How to Love Your Husband

 

~For Jaylan

 

“Why do they call it growing pains?” he wonders. “It’s not as if my bones are expanding.” I heat a flat stone we collected from the Hoh River seven years ago, smooth oil over the heated stone and press it down his calves, into his feet. This reminds him of when he was young. When he was actually growing. His mother would rub his feet.

In the mirror, temporarily, I was pretty. Then: I could be (have been) a pretty mother. “It’s okay,” he says. I dab my eyes with a corner of dinner napkin. Sometimes pain occurs.

On the boat they hung their neoprene-sleeved coats out in the weather and caught a few hours’ sleep. The worst was putting on the cold coat at 3 am when the captain called time to pick. They braced their bodies against the waves and wind, pulled the salmon free of the net, slit their bellies, and threw them in the hold.

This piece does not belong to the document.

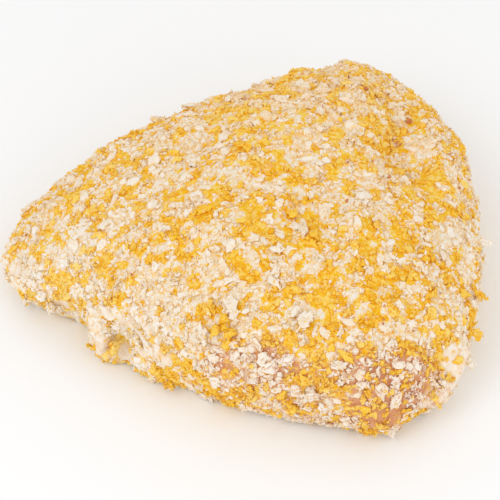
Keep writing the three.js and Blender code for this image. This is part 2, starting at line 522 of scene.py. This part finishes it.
def core_height(points, normals, plain):
    """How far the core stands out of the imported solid, less where the coat is plain paste or meat."""
    height = -INSET * np.ones(len(points))
    for i, (size, gain) in enumerate(LUMPS):
        flat = 1 if size > BROAD_LUMP else 1 - PLAIN_FLATTENS * plain
        height += gain * flat * noise(points, size, SEEDS["lumps"] + i)
    for line, width, rise in FOLDS:
        height += rise * nearness(points, line, width)
    height += patches(points, BUMPS)
    crumbs = lumpiness(points, BED_CRUMB, SEEDS["bed"]) - BED_CRUMB_LEVEL
    height += BED_CRUMB_HEIGHT * (1 - PLAIN_SMOOTHS * plain) * crumbs
    return height * (1 - UNDERSIDE_FLATTENS * smoothstep(*UNDERSIDE_TURN, normals[:, 2]))


def make_core(cad):
    """The mesh of the core, and its corners' places and normals in millimetres."""
    remesh = ("REMESH", dict(mode="VOXEL", voxel_size=VOXEL * MM))
    smooth = ("SMOOTH", dict(factor=0.5, iterations=SMOOTHING))
    mesh = evaluated_copy(cad.data, [remesh, smooth])
    points, normals = coordinates(mesh) / MM, coordinates(mesh, "normal")
    bare, pasty = bareness(points), pastiness(points)
    points += normals * core_height(points, normals, np.maximum(bare, pasty))[:, None]
    points[:, 2] = np.maximum(points[:, 2], 0)
    mesh.vertices.foreach_set("co", (points * MM).astype(np.float32).ravel())
    store(mesh, "bare", bare)
    store(mesh, "pasty", pasty)
    store(mesh, "yellow", yellowness(points))
    # Paleness, partly painted light and painted shade, for the bed's colour.
    store(mesh, "pale_and_light", paleness_and_light(points))
    mesh.shade_smooth()
    mesh.update()
    return mesh, points, coordinates(mesh, "normal")


# Crumbs --------------------------------------------------------------------------------------------------


def folded_ball(detail):
    """A ball as an octahedron unfolds into a square, fine above and plain below.

    Gives its places, its faces, and its faces' corners in the square.
    """
    steps = np.arange(-detail, detail + 1) / detail
    u, v = (part.ravel() for part in np.meshgrid(steps, steps, indexing="ij"))
    height = 1 - np.abs(u) - np.abs(v)
    below = height < -1e-9
    x, y = np.where(below, 0, u), np.where(below, 0, v)
    z = np.where(below, -1, np.maximum(height, 0))
    places = unit(np.stack([x, y, z], 1))
    unique, index = np.unique(np.round(places, 6), axis=0, return_inverse=True)
    index = index.ravel()
    side = 2 * detail + 1
    faces = []
    for i in range(2 * detail):
        for j in range(2 * detail):
            a, b = i * side + j, (i + 1) * side + j
            c, d = b + 1, a + 1
            falls = (i < detail) == (j < detail)
            faces += [(a, b, d), (b, c, d)] if falls else [(a, b, c), (a, c, d)]
    faces = np.array([face for face in faces if len(set(index[list(face)])) == 3])
    square = (np.stack([u, v], 1) + 1) / 2
    return unique, index[faces], square[faces]


def thin_out(points, spacing, count):
    """Picks points in their given order that keep their distance from each other, up to a count."""
    cells = {}
    kept = []
    cell_size = float(spacing.max())
    for i, (point, gap) in enumerate(zip(points, spacing)):
        home = tuple(np.floor(point / cell_size).astype(int))
        near = (
            j
            for dx in (-1, 0, 1)
            for dy in (-1, 0, 1)
            for dz in (-1, 0, 1)
            for j in cells.get((home[0] + dx, home[1] + dy, home[2] + dz), ())
        )
        if all(((points[j] - point) ** 2).sum() > gap * gap for j in near):
            cells.setdefault(home, []).append(i)
            kept.append(i)
            if len(kept) == count:
                break
    return np.array(kept)


def crumb_axes(settings, at, up, ways, chance):
    """Three axes for each crumb: the first ones point their ways, and splinters lie as the bread was torn."""
    tilt = chance.uniform(*settings["tilt"], len(at))
    tilt[: len(ways)] = 0
    strands = strand_directions(at) if settings["detail"] == SPLINTER["detail"] else np.zeros((len(at), 3))
    strands[: len(ways)] = FEATURED_PULL * np.cross(ways, up[: len(ways)])
    up = unit(up + tilt[:, None] * chance.normal(size=up.shape))
    along = unit(np.cross(up, strands + chance.normal(size=up.shape)))
    return np.stack([along, np.cross(up, along), up], 1)


def random_sizes(span, bias, count, chance):
    """Sizes in a range, more of them small than large."""
    low, high = span
    return low + (high - low) * chance.random(count) ** bias


def cover(settings, surface, normals):
    """The share of the crumbs of a kind that each place keeps."""
    front = frontness(surface)
    share = 1 - (1 - settings["on_meat"]) * smoothstep(*MEAT_SHOWS, bareness(surface))
    share *= 1 - PASTE_CLEARS * smoothstep(*PASTE_SHOWS, pastiness(surface))
    share *= 1 - (1 - settings["besides"]) * (1 - front)
    if settings["besides"] == 1:
        share *= 1 - FRONT_CLEARS * front
    return share * (1 - UNDERSIDE_CLEARS * smoothstep(*UNDERSIDE, normals[:, 2]))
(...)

I picture him: half asleep, wielding a knife, pitching back and forth, freezing. His wry smile. “It builds character,” (That’s what all the fathers say, I thought) “according to Calvin’s dad.” He’s referring to Calvin and Hobbes. This is what he knows of fathers.

There are different kinds of dirt, endless rocks. There’s topsoil, soft and peaty, fully of daddy longlegs; there’s borrow, cheaper, and full of boulders, D-1 crushed to spec, riprap. On the road to Alaska, my father explains what the earth is made of. He points to shining bands locked into dull stone in the buttes of the Peace River Valley, traces of a gold rush. Pyrite. Hematite. Something that means copper. Stone walls show their faces behind post-glacial lakes. They tell stories in geological scars: a world of ice scraped across us toward dissolution.

I master the art of the silent sob. He is collapsed into the couch, a pillow under his knees. I’ve turned off the lights. I’ve cleaned up dinner and heated a gel pack for his knees, brought him an aspirin. His calves are muscled like the bodies of men manage always to be. The edge of the couch leaves a grid pattern on my forehead. I allow sadness to shake me. Just my thoracic spine. Curved away, percussing air, in silence. Everything has a density, a fracture point.

A small window like a drive-thru opened in the doctor’s office and the embryologist showed me the two embryos that would be put back (in). A tiny vacuum attachment came into view, and I watched the embryos move together up the catheter and into my uterus. I didn’t feel it, life entering life.

“I’ve known I wanted to be a dad ever since I was twelve.”

He’s always used the wrong suffixes. “Jokeful.” What’s different is the tiredness. “I feel like I’m in a dream,” he says. I plunged my arm into a cold well and pulled back a white-lipped snail, colored like a licorice candy, anise and cream swirled. Anything was possible.

(What if I can’t?)

It is the moment of our marriage. He stands across from me holding a small book in which he has written his vows. He emphasizes the word STABILITY, telling me that I am it. He means that I keep him alive, that I am the reason his brain tumor is not worsening. He means I am his reason for living. He quotes Radiohead. “You are my center when I spin away.” He looks at me as though I am everything. “Because today has been the most perfect day I’ve ever seen.”

We will move to Manhattan. We will travel. We will do something really big. We will live out all the dreams.

A cat curls next to me on the couch in the dark. It is the end of my thirty-fifth year, our eighth together. Across the street, a neighbor is putting up Christmas lights three months before Christmas. By then everything could be different.